The Public Editor of the Globe analyzed the complaints in detail, rejected most of them off-hand because they either related, in her opinion, to issues of ‘interpretation’ or because the statements could be considered ‘fair comment’. She invited us to respond to a few of the complaints, accepted our points about all but one. She agreed with MT and JD that the following original sentence in the op-ed was not entirely correct: “it [the PTEAG report] went on to recommend that two physicians operating under guidelines from their regulatory colleges represented all the safeguards required.” The public editor suggested that the report also recommends other safeguards to be developed by legislation, including the development of 'palliative care' and the signing of the consent form by a witness. We proposed in the end, without agreeing with this assessment, the following change to settle the issue: “it [the report] went on to recommend two physicians operating under guidelines from their regulatory colleges as a key safeguard.” We still maintain that the assessment by the two physicians is the only key ‘safeguard’ recommended in the report, since the signing of a form by a witness is already common practice in many end-of-life situations. The report recommends that palliative care should be further developed but it explicitly rejects using palliative care as a safeguard. Indeed, in other jurisdictions, experts have proposed to introduce a 'palliative care filter', which would make access to assisted dying dependent on the availability and of palliative care services.
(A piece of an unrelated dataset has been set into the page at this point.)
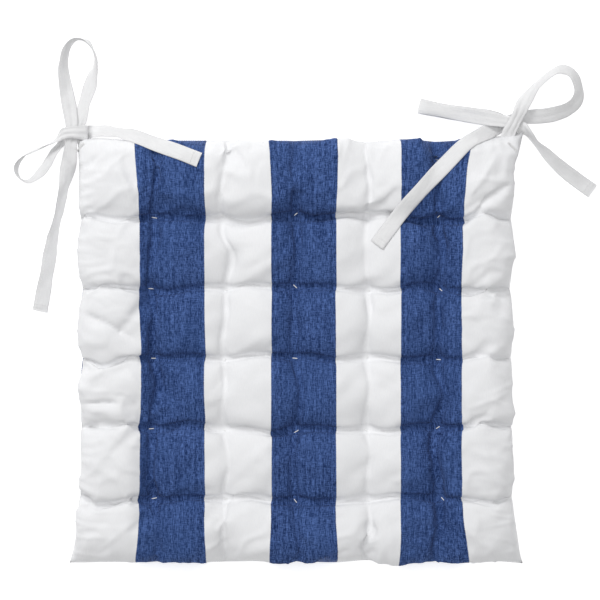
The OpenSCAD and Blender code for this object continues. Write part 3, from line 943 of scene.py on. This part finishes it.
def tape_rings(route):
    """The middle line of a tie, the way it runs and the way of its width."""
    centre = curve_through([p for p, _ in route], TAPE_STEPS)
    width = curve_through([d for _, d in route], TAPE_STEPS)
    along = unit(np.gradient(centre, axis=0))
    across = unit(width - np.sum(width * along, -1, keepdims=True) * along)
    return centre, along, across


def lay_on_pad(stations, tree, from_ring):
    """Lays the loose end of a tie on the pad: follows the cover, bridging its narrow creases."""
    laid = stations.copy()
    floor = np.full(laid.shape[:2], -1.0)       # -1 where there is no pad under the tie
    for r in range(from_ring, len(laid)):
        for k in range(laid.shape[1]):
            height = height_on(tree, laid[r, k, 0], laid[r, k, 1])
            if height is not None:
                floor[r, k] = height + TAPE_REST
    z = np.where(floor > 0, floor, laid[..., 2])
    for _ in range(14):
        smooth = z.copy()
        smooth[1:-1] = (z[:-2] + 2 * z[1:-1] + z[2:]) / 4
        smooth[-1] = (z[-1] + z[-2]) / 2
        smooth[:, 1:-1] = (smooth[:, :-2] + 2 * smooth[:, 1:-1] + smooth[:, 2:]) / 4
        smooth[:from_ring] = laid[:from_ring, :, 2]
        z = np.maximum(smooth, floor)
    laid[..., 2] = z
    return laid


def curled(name, route, seed):
    """The middle surface of a tie, ring by ring: narrower at its knot, softly curled and creased."""
    rng = np.random.default_rng(seed)
    centre, along, across = tape_rings(route)
    travelled = along_path(centre)
    from_knot = np.linalg.norm(centre[:, :2] - KNOTS[name.split("_")[0]], axis=1)
    pinch = np.exp(-(from_knot / 0.016) ** 2)
    u = ACROSS
    zero = np.zeros_like(travelled)
    sway = soft_field(rng, travelled, zero, 0.03, 0.09, 0.0009, 10)
    cup = soft_field(rng, travelled, zero, 0.04, 0.12, 0.0010, 10)
    width = TAPE_W * (1 - 0.20 * pinch + soft_field(rng, travelled, zero, 0.025, 0.08, 0.03, 10))
    gather = 0.00045 * np.exp(-from_knot / 0.03)
    bend = (sway[:, None] * u * 2 + cup[:, None] * (4 * u * u - 0.4)) * (1 - 0.7 * pinch[:, None])
    bend += gather[:, None] * np.cos(5 * np.pi * u + 1.3)
    ripple = soft_field(rng, travelled[:, None] * np.ones_like(u), u * TAPE_W * np.ones((len(zero), 1)),
                        0.010, 0.028, 0.00022, 16)
    stations = (centre[:, None] + across[:, None] * (width[:, None] * u)[..., None]
                + np.cross(along, across)[:, None] * (bend + ripple)[..., None])
    return stations, travelled


def thickened(stations, travelled):
    """The two faces of a tie and the way out of the upper one: it is thickest at its hem."""
    hem = np.clip((travelled - travelled[-1] + HEM) / 0.001, 0, 1)
    half_t = TAPE_T / 2 * (1 + 0.55 * hem[:, None]) * np.sqrt(np.clip(1 - np.abs(2 * ACROSS) ** 6, 0.03, 1))
    half_t = half_t * (1 + 0.25 * (np.abs(ACROSS) < 0.30))
    half_t[0] *= 0.5
    half_t[-1] *= 0.5
    up = unit(np.cross(np.gradient(stations, axis=0), np.gradient(stations, axis=1)))
    upper = stations + up * half_t[..., None]
    lower = stations - up * half_t[..., None]
    lower[..., 2] = np.maximum(lower[..., 2], STITCH_ROOM)
    return upper, lower, up


def build_tie(name, route, tree, seed):
    """A folded strip of cotton along its route, with its stitches, its middle line and its length."""
    stations, travelled = curled(name, route, seed)
    if name in ON_PAD:
        stations = lay_on_pad(stations, tree, int(len(stations) * ON_PAD[name]))
    stations[..., 2] = np.maximum(stations[..., 2], TAPE_T / 2 + STITCH_ROOM)
    upper, lower, up = thickened(stations, travelled)
    rings = np.concatenate([upper, lower[:, ::-1]], axis=1)
    count, sides = rings.shape[:2]
    faces = tube_faces(count, sides)
    faces.append(tuple(range(sides)))
    faces.append(tuple(range(count * sides - 1, (count - 1) * sides - 1, -1)))
    tie = make_object(f"tape_{name}", rings.reshape(-1, 3), [f[::-1] for f in faces])
    spread = np.concatenate([ACROSS, ACROSS[::-1]]) * TAPE_W
    store(tie, "strip", np.stack([np.repeat(travelled, sides), np.tile(spread, count),
                                  np.zeros(count * sides)], -1))
    stitches = tie_stitches(name, upper, lower, up, travelled)
    return tie, stitches, stations[:, TAPE_SIDES // 2], travelled[-1]


def at_length(s, travelled, field):
    """The value of a field of vectors at this distance along a tie."""
    return np.array([np.interp(s, travelled, field[:, k]) for k in range(3)])


def tie_stitches(name, upper, lower, up, travelled):
    """The row of stitches along a tie's open edge, on both faces, and the row across its hem."""
    parts = []
    column = int(np.argmin(np.abs(ACROSS - EDGE_ROW)))
    ring = int(np.argmin(np.abs(travelled - travelled[-1] + HEM_ROW)))
    for face, way in ((upper, 1), (lower, -1)):
        for start in np.arange(0.012, travelled[-1] - 0.004, STITCH + STITCH_GAP):
            ends = [at_length(s, travelled, face[:, column]) for s in (start, start + STITCH)]
            out = at_length(start + STITCH / 2, travelled, up[:, column]) * way
            parts.append(stitch(ends[0] - out * 0.00005, ends[1] - out * 0.00005, out * 0.0002, 0.00016))
        for k in range(1, len(ACROSS) - 2):
            a, b = face[ring, k], face[ring, k + 1]
            parts.append(stitch(a + (b - a) * 0.1, b + (a - b) * 0.1, up[ring, k] * way * 0.0003, 0.0002))
    return make_object(f"stitches_{name}", *join_parts(parts))


# ---------------- studio

def build_camera():
    camera = bpy.data.objects.new("camera", bpy.data.cameras.new("camera"))
    bpy.context.collection.objects.link(camera)
    camera.location = CAMERA_PLACE
    camera.data.lens = CAMERA_LENS
    camera.data.sensor_width = CAMERA_SENSOR
    camera.data.clip_end = 10
    bpy.context.scene.camera = camera


def area_light(name, place, target, size, energy):
    light = bpy.data.objects.new(name, bpy.data.lights.new(name, "AREA"))
    bpy.context.collection.objects.link(light)
    light.data.shape = "RECTANGLE"
    light.data.size, light.data.size_y = size
    light.data.energy = energy
    light.location = place
    light.rotation_euler = (Vector(target) - Vector(place)).to_track_quat("-Z", "Y").to_euler()


def build_studio():
    h = FLOOR_HALF
    floor = make_object("floor", [(-h, -h, 0), (h, -h, 0), (h, h, 0), (-h, h, 0)], [(0, 1, 2, 3)])
    floor.location.z = -FLOOR_DROP
    floor.data.materials.append(pale_floor())
    area_light("key_behind", (-0.75, 1.55, 1.55), (0, 0, 0.02), (1.3, 0.9), 28)
    area_light("fill_above", (0, -0.1, 2.4), (0, 0, 0), (2.2, 2.2), 25)
    world = bpy.data.worlds.new("studio")
    world.use_nodes = True
    background = world.node_tree.nodes["Background"]
    background.inputs["Color"].default_value = rgb(1, 1, 1)
    background.inputs["Strength"].default_value = 0.30
    bpy.context.scene.world = world
    bpy.context.scene.view_settings.view_transform = "Standard"


# ---------------- the object

def dress(piece, material, slot, *nodes):
    """Gives a piece its material, seats it on the body and lets it stand for its CAD nodes."""
    piece.data.materials.append(material)
    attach(piece, "root")
    if nodes:
        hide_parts(*nodes)


def main():
    build_camera()
    cotton, tape, thread, fibre = striped_cotton(), tie_cotton(), white_thread(), wadding()
    top, bottom, surfaces, core = build_cover()
    dress(top, cotton, "striped_cotton", "top_panel")
    dress(bottom, cotton, "striped_cotton", "bottom_panel")
    dress(core, fibre, "wadding", "filling")
    seam = build_seam(surfaces)
    dress(seam, thread, "white_thread", "edge_seam")

    for row in range(1, TUFTS + 1):
        for column in range(1, TUFTS + 1):
            piece = build_tuft(row, column, surfaces)
            dress(piece, thread, "white_thread", f"tuft_thread_{row}_{column}")
    tree = surface_tree(surfaces["top"])
    for side in ("left", "right"):
        piece = build_bartack(f"corner_bar_{side}", f"bartack_{side}", tree)
        dress(piece, thread, "white_thread", f"bartack_{side}")
    for seed, (name, route) in enumerate(TIE_ROUTES.items(), 11):
        tie, stitches, path, length = build_tie(name, route, tree, seed)
        dress(tie, tape, "tie_cotton", f"tie_{name}")
        dress(stitches, thread, "white_thread")
    build_studio()


main()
A vague recommendation for better palliative care services is clearly not a safeguard; it is a very open-ended suggestion for further health care policy-making. The only real 'safeguard' in the PTEAG report, i.e. something that protects against premature and inappropriate life-ending actions and that ‘guards’ us against it, is the review by two physicians. The report focuses in general on providing access to PAD, and on protecting physicians who are involved in the practice from legal sanction. There is no meaningful attention to safeguards.
It is in our view remarkable that academic colleagues feel the desire to interfere with the public expression of opinions and legal interpretation in this important public debate that affects all Canadians, instead of addressing the evidence and arguments put forward by colleagues.